A quarter of a century ago I wrote of the irony of that day in November 1881 when
Behind ‘honest John’ Bryce on his white horse came his troops, many of them men but recently escaped from the servitude of the English countryside … The down-trodden labourers who had crossed the oceans in search of a plot of land to call their own and a fair reward for the sweat of their brows, had so soon assumed the role of oppressors themselves…. The Parihaka page 341 affair was already heavy with irony before Te Whiti, that master of irony, sent the singing children to meet the invaders and welcomed his foes with bread.
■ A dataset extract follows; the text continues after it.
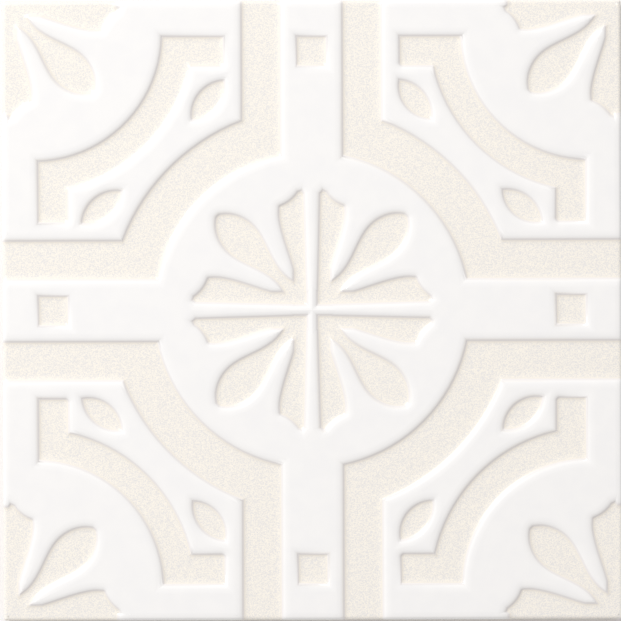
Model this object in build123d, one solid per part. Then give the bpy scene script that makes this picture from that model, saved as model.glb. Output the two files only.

Men who had given their fervent ‘amens’ to Joseph Arch's stirring protests helped to raze Parihaka, despoil the well-tended crops in the surrounding fields and disperse the visiting tribesmen.17
So our Kaponga settler story lies between the savaging of two dreams. There is cause for honesty and humility here, but also for pride. Today both Maori and Pakeha can respond to the vision of Parihaka as it shines brighter with the passing years, and both can acknowledge the wisdom of the settler determination that neither the world nor the south Pacific should be reshaped in terms of the Kaiser's brand of German imperialism.